DATA:
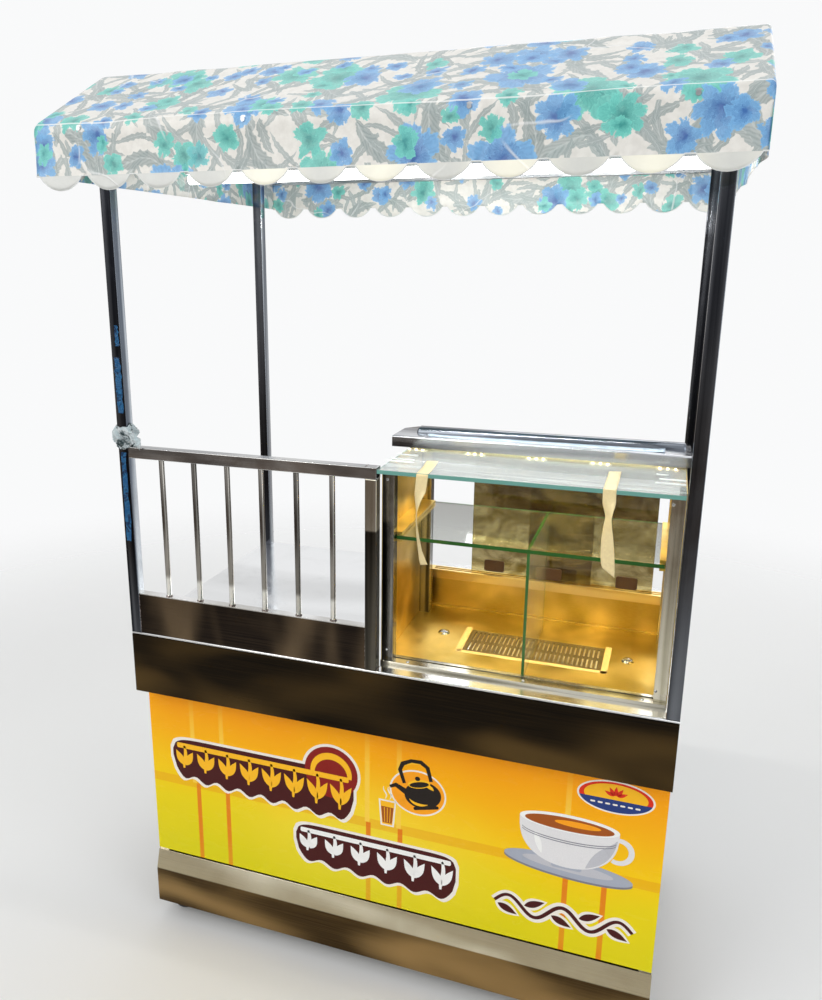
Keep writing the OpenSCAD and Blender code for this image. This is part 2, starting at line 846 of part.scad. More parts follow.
// Lamp power supply inside the cabinet, behind the switch box
module led_driver() color("dimgray") {
    y = back_y - sheet - 38;
    block(230, 390, y, back_y - sheet, box_z, box_z + 56);
    translate([230 - 10, y + 19, box_z + 28]) rotate([0, 90, 0]) cylinder(r = 7, h = 10 + mil);
    for (x = [245 : 12 : 375]) block(x, x + 4, y - 3, y + mil, box_z + 6, box_z + 50);
}

countertop();
fascia_front();
fascia_band();
cabinet_legs();
base_frame();
front_panel();
side_panels();
plinth_front();
plinth_sides();
bottom_deck();
cabinet_shelf();
door_hinges();
rear_door_left();
rear_door_right();
door_handle_left();
door_handle_right();
caster_plates();
caster_fork_fl();
caster_fork_fr();
caster_fork_rl();
caster_fork_rr();
caster_wheel_fl();
caster_wheel_fr();
caster_wheel_rl();
caster_wheel_rr();
brake_pedal_rl();
brake_pedal_rr();
corner_posts();
rail_top();
rail_post();
rail_bars();
kick_panel();
canopy_frame();
canopy_roof();
canopy_valance_front();
canopy_valance_rear();
canopy_sides();
canopy_screws();
light_batten();
light_tube();
case_sill();
case_posts();
case_floor();
floor_grille();
case_sides();
case_back_wall();
door_tracks();
glass_top();
glass_shelf();
glass_divider();
glass_door_left();
glass_door_right();
glass_pulls_left();
glass_pulls_right();
hood();
led_bar();
switch_box();
rocker_canopy();
rocker_display();
led_driver();
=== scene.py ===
import math
import random

import bmesh
import bpy
import numpy as np
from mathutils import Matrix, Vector


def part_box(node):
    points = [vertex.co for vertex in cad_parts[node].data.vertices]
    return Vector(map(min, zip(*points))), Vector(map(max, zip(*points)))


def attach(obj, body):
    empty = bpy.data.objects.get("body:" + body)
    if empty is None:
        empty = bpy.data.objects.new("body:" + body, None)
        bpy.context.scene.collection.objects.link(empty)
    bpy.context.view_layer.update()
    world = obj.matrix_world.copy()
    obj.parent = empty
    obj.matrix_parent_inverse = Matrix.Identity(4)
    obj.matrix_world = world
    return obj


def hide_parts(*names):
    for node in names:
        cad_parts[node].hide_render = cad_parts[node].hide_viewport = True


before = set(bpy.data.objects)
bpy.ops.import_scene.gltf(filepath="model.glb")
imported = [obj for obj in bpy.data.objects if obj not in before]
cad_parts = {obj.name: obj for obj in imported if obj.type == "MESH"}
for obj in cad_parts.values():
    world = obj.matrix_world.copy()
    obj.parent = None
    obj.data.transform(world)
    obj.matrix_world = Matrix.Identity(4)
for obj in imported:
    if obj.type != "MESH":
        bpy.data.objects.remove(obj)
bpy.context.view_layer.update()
random.seed(7)
MM = 0.001
LOBE = 0.026          # how deep the valance's scallops hang
PLINTH_FOLD = 0.145   # the height where the plinth's face folds back

# ---------------------------------------------------------------- camera

camera = bpy.data.objects.new("camera", bpy.data.cameras.new("camera"))
bpy.context.scene.collection.objects.link(camera)
bpy.context.scene.camera = camera
camera.data.sensor_width = 36.0
camera.data.lens = 30.49
camera.data.shift_x = 0.0373
camera.data.shift_y = -0.0144
camera.data.clip_start = 0.05
camera.location = (0.5359, -1.9249, 1.6569)
camera.rotation_mode = "XYZ"
camera.rotation_euler = (math.radians(90 - 14.593), math.radians(-0.196), math.radians(19.324))


# ---------------------------------------------------------------- shader nodes

class Sock:
    """A shader output that works in arithmetic."""

    def __init__(self, shader, socket):
        self.shader, self.socket = shader, socket


OPERATORS = {"add": "ADD", "sub": "SUBTRACT", "mul": "MULTIPLY", "truediv": "DIVIDE", "pow": "POWER"}
for word, op in OPERATORS.items():
    setattr(Sock, f"__{word}__", lambda a, b, op=op: a.shader.math(op, a, b))
    setattr(Sock, f"__r{word}__", lambda a, b, op=op: a.shader.math(op, b, a))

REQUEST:
Restate the data above word for word, please.

SOLVED EXERCISE:
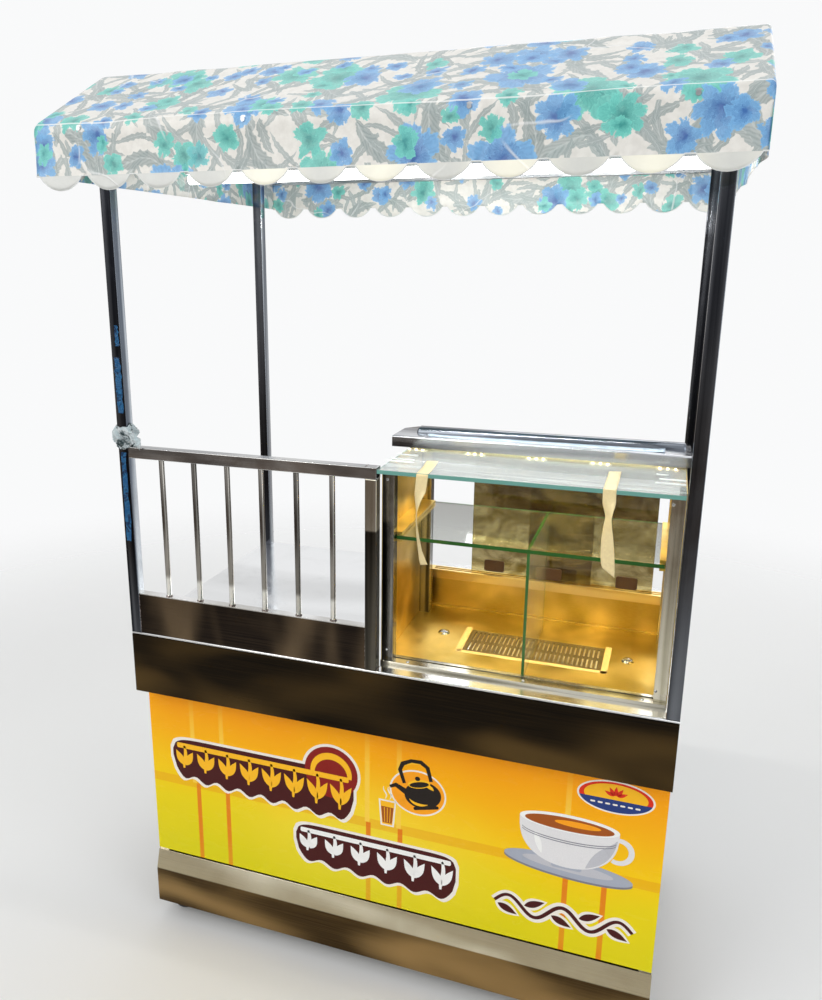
Keep writing the OpenSCAD and Blender code for this image. This is part 2, starting at line 846 of part.scad. More parts follow.
// Lamp power supply inside the cabinet, behind the switch box
module led_driver() color("dimgray") {
    y = back_y - sheet - 38;
    block(230, 390, y, back_y - sheet, box_z, box_z + 56);
    translate([230 - 10, y + 19, box_z + 28]) rotate([0, 90, 0]) cylinder(r = 7, h = 10 + mil);
    for (x = [245 : 12 : 375]) block(x, x + 4, y - 3, y + mil, box_z + 6, box_z + 50);
}

countertop();
fascia_front();
fascia_band();
cabinet_legs();
base_frame();
front_panel();
side_panels();
plinth_front();
plinth_sides();
bottom_deck();
cabinet_shelf();
door_hinges();
rear_door_left();
rear_door_right();
door_handle_left();
door_handle_right();
caster_plates();
caster_fork_fl();
caster_fork_fr();
caster_fork_rl();
caster_fork_rr();
caster_wheel_fl();
caster_wheel_fr();
caster_wheel_rl();
caster_wheel_rr();
brake_pedal_rl();
brake_pedal_rr();
corner_posts();
rail_top();
rail_post();
rail_bars();
kick_panel();
canopy_frame();
canopy_roof();
canopy_valance_front();
canopy_valance_rear();
canopy_sides();
canopy_screws();
light_batten();
light_tube();
case_sill();
case_posts();
case_floor();
floor_grille();
case_sides();
case_back_wall();
door_tracks();
glass_top();
glass_shelf();
glass_divider();
glass_door_left();
glass_door_right();
glass_pulls_left();
glass_pulls_right();
hood();
led_bar();
switch_box();
rocker_canopy();
rocker_display();
led_driver();
=== scene.py ===
import math
import random

import bmesh
import bpy
import numpy as np
from mathutils import Matrix, Vector


def part_box(node):
    points = [vertex.co for vertex in cad_parts[node].data.vertices]
    return Vector(map(min, zip(*points))), Vector(map(max, zip(*points)))


def attach(obj, body):
    empty = bpy.data.objects.get("body:" + body)
    if empty is None:
        empty = bpy.data.objects.new("body:" + body, None)
        bpy.context.scene.collection.objects.link(empty)
    bpy.context.view_layer.update()
    world = obj.matrix_world.copy()
    obj.parent = empty
    obj.matrix_parent_inverse = Matrix.Identity(4)
    obj.matrix_world = world
    return obj


def hide_parts(*names):
    for node in names:
        cad_parts[node].hide_render = cad_parts[node].hide_viewport = True


before = set(bpy.data.objects)
bpy.ops.import_scene.gltf(filepath="model.glb")
imported = [obj for obj in bpy.data.objects if obj not in before]
cad_parts = {obj.name: obj for obj in imported if obj.type == "MESH"}
for obj in cad_parts.values():
    world = obj.matrix_world.copy()
    obj.parent = None
    obj.data.transform(world)
    obj.matrix_world = Matrix.Identity(4)
for obj in imported:
    if obj.type != "MESH":
        bpy.data.objects.remove(obj)
bpy.context.view_layer.update()
random.seed(7)
MM = 0.001
LOBE = 0.026          # how deep the valance's scallops hang
PLINTH_FOLD = 0.145   # the height where the plinth's face folds back

# ---------------------------------------------------------------- camera

camera = bpy.data.objects.new("camera", bpy.data.cameras.new("camera"))
bpy.context.scene.collection.objects.link(camera)
bpy.context.scene.camera = camera
camera.data.sensor_width = 36.0
camera.data.lens = 30.49
camera.data.shift_x = 0.0373
camera.data.shift_y = -0.0144
camera.data.clip_start = 0.05
camera.location = (0.5359, -1.9249, 1.6569)
camera.rotation_mode = "XYZ"
camera.rotation_euler = (math.radians(90 - 14.593), math.radians(-0.196), math.radians(19.324))


# ---------------------------------------------------------------- shader nodes

class Sock:
    """A shader output that works in arithmetic."""

    def __init__(self, shader, socket):
        self.shader, self.socket = shader, socket


OPERATORS = {"add": "ADD", "sub": "SUBTRACT", "mul": "MULTIPLY", "truediv": "DIVIDE", "pow": "POWER"}
for word, op in OPERATORS.items():
    setattr(Sock, f"__{word}__", lambda a, b, op=op: a.shader.math(op, a, b))
    setattr(Sock, f"__r{word}__", lambda a, b, op=op: a.shader.math(op, b, a))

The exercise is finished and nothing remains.